Italiano e disabile: vince graduatoria per la casa popolare, ma si vede superare da una famiglia di tunisini

di Andrea Piccolo –  www.lagazzettadilucca.it

Vergogna nel comune amministrato dal sindaco Sara D’Ambrosio e da mister Gucci-Remaschi: un disabile si piazza quarto in classifica, ha diritto alla casa, ma la famiglia maghrebina, più numerosa, si prende la ‘sua’ casa nonostante il punteggio più basso. Eccola l’Italia che si svende allo straniero. Pubblichiamo la lettera, accorata, un appello vero e proprio al quale l’amministrazione Pd che dovrebbe essere vicina agli italiani, al contrario si schiera con extracomunitari, maghrebini e assegna loro case popolari solo per il fatto di avere famiglie numerose. Via alla sostituzione etnica. Pubblichiamo la lettera di Andrea Piccolo, con questa commovente premessa dello stesso firmatario della missiva:

Buonasera,

Mi chiamo Andrea Piccolo ho 35 anni e vivo ad Altopascio.
Sono un non vedente da diversi anni ed ho anche altri problemi di salute non semplici da affrontare… Come se non bastasse quello di non poter vedere! Mi rivolgo alla vostra cortese redazione per lanciare l’ appello contenuto nel documento allegato alla presente. Mi trovo in difficoltà e per me le porte sono sempre sbarrate o, quanto meno, le risposte sono sempre evasive… Credo che questo appello pubblico possa rappresentare per me l’ultima possibilità.

“Mi chiamo Andrea Piccolo, ho trentacinque anni, abito ad Altopascio, e mi trovo costretto a denunciare pubblicamente la mia situazione: sono un non vedente da diversi anni, oltre ad avere altri problemi di salute che mi comportano ulteriori spese di cura in visite specialistiche, farmaci e dispositivi medici. Devo poi pagare l’affitto di 500 euro al mese, tutte le bollette delle varie utenze, mangiare e, insomma, sopravvivere. Sommando la pensione di invalidità e l’indennità di accompagnamento percepisco 1100 euro che, quasi sempre, nonostante i miei sforzi e l’aiuto di amici e parenti, non mi sono sufficienti ad arrivare a fine mese. Ho un Isee (indicatore situazione economica equivalente) pari a zero.

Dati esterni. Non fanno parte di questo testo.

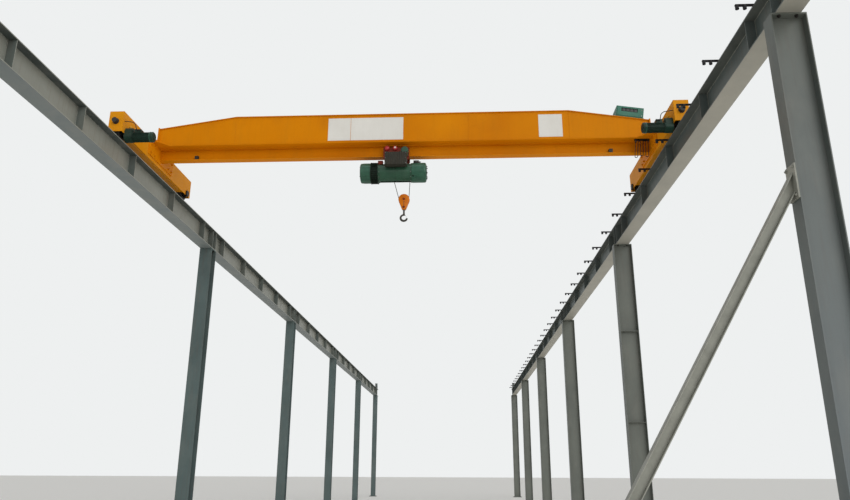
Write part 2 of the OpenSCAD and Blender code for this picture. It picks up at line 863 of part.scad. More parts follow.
module trolley_drive() {
    front = -trolley_y - trolley_t;
    gear_t = 30;
    color(hoist_green) translate([drive_x, bridge_y, girder_z - 150]) {
        translate([-52, front - gear_t, -74]) cube([104, gear_t, 114]);
        translate([0, front, 0]) rotate([90, 0, 0]) rotate_extrude($fn = 64)
            polygon([[0, 0], [trolley_motor_d / 2, 0], [trolley_motor_d / 2, trolley_motor_l - 14],
                     [trolley_motor_d / 2 - 14, trolley_motor_l], [0, trolley_motor_l]]);
    }
}

module drum_housing() {
    slot_w = 46;
    lug_t = 18;
    lug_y = 50;
    band_l = 16;
    band_d = drum_shell_d + 14;
    seam_w = 6;
    color(hoist_green) translate([0, bridge_y, drum_z]) {
        difference() {
            union() {
                bar_x(shell_x, drum_shell_l, drum_shell_d);
                bar_x(shell_x, band_l, band_d);
                bar_x(gear_x - band_l, band_l, band_d);
            }
            bar_x(shell_x - 1, drum_shell_l + 2, drum_shell_d - 2 * drum_shell_t);
            translate([shell_x + 40, -slot_w / 2, -drum_shell_d]) cube([drum_shell_l - 64, slot_w, drum_shell_d]);
            translate([shell_x + seam_x, 0, 0]) rotate([0, 90, 0]) rotate_extrude($fn = 64)
                translate([drum_shell_d / 2 - 3, 0]) square([20, seam_w]);
        }
        for (s = [-1, 1])
            translate([hoist_x + s * trolley_wheelbase / 2, 0, 0])
                for (t = [-1, 1])
                    difference() {
                        translate([-28, t * lug_y - lug_t / 2, drum_shell_d / 2 - 14])
                            cube([56, lug_t, shaft_z - drum_z - drum_shell_d / 2 + 14 + shaft_d / 2 + 8]);
                        translate([0, t * lug_y - lug_t, shaft_z - drum_z])
                            bar_y(0, 2 * lug_t, shaft_d + 2 * run_gap);
                    }
    }
}

module rope_drum() {
    pitch = rope_d + 2;
    turns = floor((drum_shell_l - 60) / pitch);
    groove_r = rope_d / 2 + 0.5;
    color("#55565a") translate([shell_x, bridge_y, drum_z]) rotate([0, 90, 0])
        difference() {
            cylinder(d = rope_drum_d, h = drum_shell_l, $fn = 64);
            translate([0, 0, rope_drum_t])
                cylinder(d = rope_drum_d - 2 * rope_drum_t, h = drum_shell_l - 2 * rope_drum_t, $fn = 64);
            translate([0, 0, -1]) cylinder(d = rope_drum_d / 3, h = drum_shell_l + 2, $fn = 64);
            rotate_extrude($fn = 64)
                for (i = [0 : turns - 1])
                    translate([rope_drum_d / 2, 30 + (i + 0.5) * pitch])
                        polygon([[1, -groove_r], [1, groove_r], [-2, groove_r - 3], [-2, 3 - groove_r]]);
        }
}

module hoist_motor() {
    edge = 26;
    r = hoist_end_d / 2;
    color(hoist_green) translate([hoist_x0, bridge_y, drum_z]) rotate([0, 90, 0]) rotate_extrude($fn = 64) {
        square([r - edge, hoist_motor_l]);
        translate([0, edge]) square([r, hoist_motor_l - edge]);
        translate([r - edge, edge]) circle(r = edge, $fn = 48);
    }
}

module brake_ring() {
    core_d = brake_ring_d - 34;
    rim_l = 12;
    color("#1d2f28") translate([brake_x, bridge_y, drum_z]) {
        bar_x(0, brake_ring_l, core_d);
        bar_x(0, rim_l, brake_ring_d);
        bar_x(brake_ring_l - rim_l, rim_l, brake_ring_d);
        for (i = [0 : ring_ribs - 1])
            rotate([i * 360 / ring_ribs, 0, 0])
                translate([rim_l, -2.5, core_d / 2 - 4]) cube([brake_ring_l - 2 * rim_l, 5, 18]);
    }
}

module hoist_gearbox() {
    edge = 34;
    r = hoist_end_d / 2;
    cover_r = r - 46;
    plug_angle = 40;
    color(hoist_green) translate([gear_x, bridge_y, drum_z])
        difference() {
            rotate([0, 90, 0]) rotate_extrude($fn = 64) {
                square([r - edge, hoist_gear_l]);
                square([r, hoist_gear_l - edge]);
                translate([r - edge, hoist_gear_l - edge]) circle(r = edge, $fn = 48);
                square([cover_r, hoist_gear_l + 6]);
            }
            rotate([plug_angle, 0, 0]) translate([20, -r - 5, 0]) bar_y(0, 35, 26);
        }
}

module control_box() {
    box_x = trolley_x0 + 40;
    box_y = bridge_y - trolley_y - trolley_t - 90 - control_w;
    box_z = girder_z - 222 - control_h;
    rib_pitch = control_l / (control_ribs + 1);
    lid_t = 10;
    color("#5f6c62") {
        translate([box_x, box_y + lid_t, box_z]) cube([control_l, control_w - lid_t, control_h]);
        translate([box_x + 4, box_y, box_z + 4]) cube([control_l - 8, lid_t, control_h - 8]);
        for (i = [1 : control_ribs])
            translate([box_x + i * rib_pitch, box_y, box_z + 16])
                cylinder(d = 12, h = control_h - 32, $fn = 24);
        for (x = [40, control_l - 100])
            translate([box_x + x, box_y + control_w, box_z + control_h - 60]) cube([30, 90, 40]);
    }
}

module rope_falls() {
    top_z = drum_z - rope_drum_d / 2;
    height = top_z - sheave_z;
    leans = [[-1, -95], [1, 18]];
    reach = sheave_d / 2;
    color("#3c3c3c") translate([block_x, bridge_y, sheave_z])
        intersection() {
            for (f = leans)
                translate([f[0] * reach / cos(atan(f[1] / height)), 0, 0]) rotate([0, atan(f[1] / height), 0])
                    translate([0, 0, -20]) cylinder(d = rope_d, h = norm([f[1], height]) + 40, $fn = 16);
            translate([-300, -30, 0]) cube([600, 60, height - run_gap]);
        }
}

// Egg-shaped outline of a cheek: round over the sheave, narrower at the hook
module cheek_outline(inset = 0) {
    big = cheek_r - inset;
    small = foot_r - inset;
    drop = block_h;
    lean = asin((big - small) / drop);
    top = big + 0.6;
    low = small + 0.6;
    circle(r = big, $fn = 96);
    translate([0, -drop]) circle(r = small, $fn = 64);
    polygon([[top * cos(lean), -top * sin(lean)], [low * cos(lean), -drop - low * sin(lean)],
             [-low * cos(lean), -drop - low * sin(lean)], [-top * cos(lean), -top * sin(lean)]]);
}

// Two cheeks and the guard that joins them, open at the top for the ropes
module block_cheeks() {
    depth = cheek_gap + 2 * cheek_t;
    slit_w = 7;
    color("#d9821c") translate([block_x, bridge_y, sheave_z]) {
        for (y = [-cheek_gap / 2, cheek_gap / 2 + cheek_t])
            difference() {
                translate([0, y, 0]) rotate([90, 0, 0]) linear_extrude(cheek_t) cheek_outline();
                for (z = [0, -block_h]) translate([0, -depth, z]) bar_y(0, 2 * depth, pin_d + 2 * run_gap);
                translate([-slit_w / 2, -depth, -block_h + 24]) cube([slit_w, 2 * depth, block_h - 48]);
            }
        difference() {
            translate([0, cheek_gap / 2, 0]) rotate([90, 0, 0]) linear_extrude(cheek_gap)
                difference() {
                    cheek_outline();
                    cheek_outline(inset = guard_t);
                }
            translate([-2 * cheek_r, -cheek_gap, 0]) cube([4 * cheek_r, 2 * cheek_gap, 2 * cheek_r]);
            translate([0, 0, -block_h - 2 * foot_r]) cylinder(d = hook_shank_d + 8, h = 2 * foot_r, $fn = 48);
        }
    }
}

module sheave() {
    rim = sheave_d / 2 + 8;
    half = 15;
    groove = sheave_d / 2 - rope_d / 2 - run_gap;
    color("#55565a") translate([block_x, bridge_y, sheave_z]) rotate([-90, 0, 0]) rotate_extrude($fn = 64)
        polygon([[0, -pin_half], [pin_d / 2, -pin_half], [pin_d / 2, -half - 6], [30, -half - 6], [30, -6],
                 [rim - 20, -6], [rim - 12, -half], [rim, -half], [groove, -3],
                 [groove, 3], [rim, half], [rim - 12, half], [rim - 20, 6], [30, 6],
                 [30, half + 6], [pin_d / 2, half + 6], [pin_d / 2, pin_half], [0, pin_half]]);
}

module crosshead() {
    color("#55565a") translate([block_x, bridge_y, crosshead_z])
        difference() {
            union() {
                translate([-crosshead_b / 2, -cheek_gap / 2 + 1, -crosshead_h / 2])
                    cube([crosshead_b, cheek_gap - 2, crosshead_h]);
                bar_y(-pin_half, 2 * pin_half, pin_d);
            }
            translate([0, 0, -crosshead_h]) cylinder(d = hook_shank_d + 2 * run_gap, h = 2 * crosshead_h, $fn = 48);
        }
}

// Face of the bowl: thickest underneath, thinner at the tip
module bowl_outline() {
    s = hook_section_d;
    tip_r = s * 0.42;
    difference() {
        translate([-2, -4]) circle(r = hook_r + s - 6, $fn = 96);
        circle(r = hook_r, $fn = 96);
        polygon([[0, 0], [3 * hook_r, 0], [3 * hook_r, 3 * hook_r * tan(hook_mouth)]]);
    }
    translate([hook_r + tip_r - 1, 0]) circle(r = tip_r, $fn = 48);
}

// Forged hook: nut, shank, and a bowl that opens to one side
module hook() {
    s = hook_section_d;
    nut_h = 26;
    nut_r = 23;
    seat = crosshead_h / 2 + run_gap;
    shank_r = hook_shank_d / 2;
    eye_z = hook_z - crosshead_z;
    crown = eye_z + hook_r + s / 2;
    color("#c9781f") translate([block_x, bridge_y, crosshead_z]) {
        rotate_extrude($fn = 48)
            polygon([[0, seat + nut_h], [nut_r, seat + nut_h], [nut_r, seat], [shank_r, seat],
                     [shank_r, crown + 40], [shank_r + 3, crown + 20], [s / 2, crown], [s / 2 - 4, crown - 8],
                     [0, crown - 8]]);
        translate([0, 0, eye_z]) intersection() {
            translate([0, s, 0]) rotate([90, 0, 0]) linear_extrude(2 * s) bowl_outline();
            rotate([90, 0, 0]) rotate_extrude($fn = 96)
                polygon([[hook_r - 4, -s * 0.36], [hook_r + 4, -s * 0.48], [hook_r + 12, -s * 0.5],
                         [hook_r + s - 6, -s * 0.3], [hook_r + s, -s * 0.16], [hook_r + s, s * 0.16],
                         [hook_r + s - 6, s * 0.3], [hook_r + 12, s * 0.5], [hook_r + 4, s * 0.48],
                         [hook_r - 4, s * 0.36]]);
        }
    }
}

// Flap across the mouth of the hook
module hook_latch() {
    latch_w = 12;
    latch_t = 3;
    root_r = hook_r + 12;
    tip_x = hook_r + 6;
    root = [root_r * cos(hook_mouth) + 0.35, root_r * sin(hook_mouth)];
    tip = [tip_x - 5, hook_section_d * 0.42 + 2];
    run = [tip[0] - root[0], tip[1] - root[1]];
    color("#b9babc") translate([block_x, bridge_y, hook_z])
        translate([root[0], -latch_w / 2, root[1]])
            rotate([0, atan2(-run[1], run[0]), 0]) cube([norm(run), latch_w, latch_t]);
}

columns_left();
columns_right();
base_plates_left();
base_plates_right();
runway_beams_left();
runway_beams_right();
rail_left();
rail_right();
end_stops();
conductor_brackets();
raking_strut();
girder_box();
hoist_track();
girder_end_left();
girder_end_right();
end_truck_left();
end_truck_right();
bearing_housings();
buffers();
trolley_stops();
travel_gearbox_left();
travel_gearbox_right();
travel_motor_left();
travel_motor_right();
electrical_cabinet();
cabinet_feet();
festoon_cable();
festoon_hanger();
wheel_left_near();
wheel_left_far();
wheel_right_near();
wheel_right_far();
trolley_plates();
trolley_wheels();
suspension_shafts();
trolley_drive();
drum_housing();
rope_drum();
hoist_motor();
brake_ring();
hoist_gearbox();
control_box();
rope_falls();
block_cheeks();
sheave();
crosshead();
hook();
hook_latch();
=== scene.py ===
"""Overhead bridge crane: finishes, fixings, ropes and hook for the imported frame, laid out as an add-on."""

import json
from math import atan2, cos, hypot, pi, radians, sin, sqrt

import bmesh
import bpy
from mathutils import Matrix, Vector
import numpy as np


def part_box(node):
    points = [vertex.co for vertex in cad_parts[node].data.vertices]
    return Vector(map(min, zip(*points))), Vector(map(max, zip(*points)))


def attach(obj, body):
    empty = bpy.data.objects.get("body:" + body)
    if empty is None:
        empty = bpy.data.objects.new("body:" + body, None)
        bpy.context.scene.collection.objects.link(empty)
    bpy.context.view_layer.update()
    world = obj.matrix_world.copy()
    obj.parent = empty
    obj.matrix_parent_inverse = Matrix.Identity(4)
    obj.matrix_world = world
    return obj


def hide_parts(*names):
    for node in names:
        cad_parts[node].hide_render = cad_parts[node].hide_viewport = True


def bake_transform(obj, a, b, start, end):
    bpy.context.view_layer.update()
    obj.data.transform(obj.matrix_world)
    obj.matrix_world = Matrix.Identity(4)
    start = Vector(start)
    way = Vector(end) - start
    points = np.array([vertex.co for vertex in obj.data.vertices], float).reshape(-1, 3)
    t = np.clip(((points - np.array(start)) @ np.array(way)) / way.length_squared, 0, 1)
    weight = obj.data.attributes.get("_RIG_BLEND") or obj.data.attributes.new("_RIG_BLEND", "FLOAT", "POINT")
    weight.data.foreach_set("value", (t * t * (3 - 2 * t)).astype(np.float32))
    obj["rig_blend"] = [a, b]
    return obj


bl_info = {
    "name": "Overhead bridge crane dressing",
    "version": (1, 0, 0),
    "blender": (4, 5, 0),
    "location": "View3D > Sidebar > Crane",
    "description": "Adds paint, fixings, ropes, cables and a forged hook to the crane's frame",
    "category": "Object",
}

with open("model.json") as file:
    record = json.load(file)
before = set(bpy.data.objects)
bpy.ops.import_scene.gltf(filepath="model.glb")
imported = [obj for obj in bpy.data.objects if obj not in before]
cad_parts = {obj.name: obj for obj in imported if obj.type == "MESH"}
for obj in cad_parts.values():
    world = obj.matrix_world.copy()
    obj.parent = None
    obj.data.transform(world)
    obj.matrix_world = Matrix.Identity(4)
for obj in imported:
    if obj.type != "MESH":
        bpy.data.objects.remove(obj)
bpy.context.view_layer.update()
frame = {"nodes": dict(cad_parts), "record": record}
BOX = {name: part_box(name) for name in frame["nodes"]}


# Places on the frame

X, Y, Z = range(3)


def middle(name, axis):
    """The middle of a node's box along an axis."""
    return (BOX[name][0][axis] + BOX[name][1][axis]) / 2


# The runway: its origin is on the floor under the first left column, and it runs along Y.
SPAN = BOX["rail_right"][0].x - BOX["rail_left"][0].x
RAILS = (0, SPAN)
BAYS = 5
BAY = (BOX["base_plates_left"][1].y + BOX["base_plates_left"][0].y) / BAYS
ROWS = [BAY * i for i in range(BAYS + 1)]
PLATE_TOP = BOX["base_plates_left"][1].z
BEAM_FOOT = BOX["runway_beams_left"][0].z
BEAM_TOP = BOX["runway_beams_left"][1].z
BEAM_FLANGE = 0.014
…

Recentemente l’amministrazione comunale ha annunciato di aver consegnato cinque alloggi popolari a cinque famiglie che si trovavano ai primi posti nella graduatoria… lasciando così intendere che fossero oggettivamente anche le più bisognose. Le cose, però, stanno in un modo un po’ diverso. Io che mi trovavo al quarto posto della graduatoria non ho avuto la casa popolare che aspetto da anni.

Questo perché, in applicazione dei criteri stabiliti dalla legge regionale, all’atto dell’assegnazione si scorre la graduatoria fino ad arrivare al nucleo familiare con un numero di componenti in linea con i vani dell’alloggio popolare da assegnare. Se ad esempio, come è successo ad una famiglia tunisina, la casa da assegnare ha i vani sufficienti per quattro persone può essere assegnata anche al nucleo familiare di quattro persone che si trova al dodicesimo posto della graduatoria.

Sicuramente mi si risponderà che è stata applicata la legge (anche se in situazioni di grave handicap, come nel mio caso, potrebbero essere previste delle deroghe), ma il dato di fatto è che io italiano disabile ed al quarto posto in graduatoria sono senza casa popolare, mentre viene assegnata ad una famiglia di extracomunitari che è collocata al dodicesimo posto della graduatoria, con un punteggio assai più basso del mio. A questo punto, considerando che non potrò mai avere una casa popolare che mi alleggerisca del peso dell’affitto, chiedo pubblicamente al Comune che mi dia in qualche modo una mano per andare avanti, che mi aiuti nel pagamento dell’affitto o mi fornisca qualche buono spesa.

Dopo aver avuto dei colloqui con le assistenti sociali, con la sindaca, con l’assessore al sociale, mi sono state date solo risposte evasive e, addirittura, mi è stato detto che non mi sarebbe più stato garantito nemmeno il servizio di trasporto per effettuare le viste mediche. Servizio che in passato ho sempre ricevuto. Non posso più continuare a sentirmi umiliato con risposte di questo tipo. La mia è la situazione reale e concreta di un disabile. Molto in contrasto con la generica ed astratta attenzione a questa categoria che tante volte viene proclamata. Chiedo alla sindaca, come prima cittadina che deve occuparsi anche degli ultimi, di farsi un esame di coscienza e provare a darsi una risposta a questa domanda: cosa farebbe lei al mio posto?”.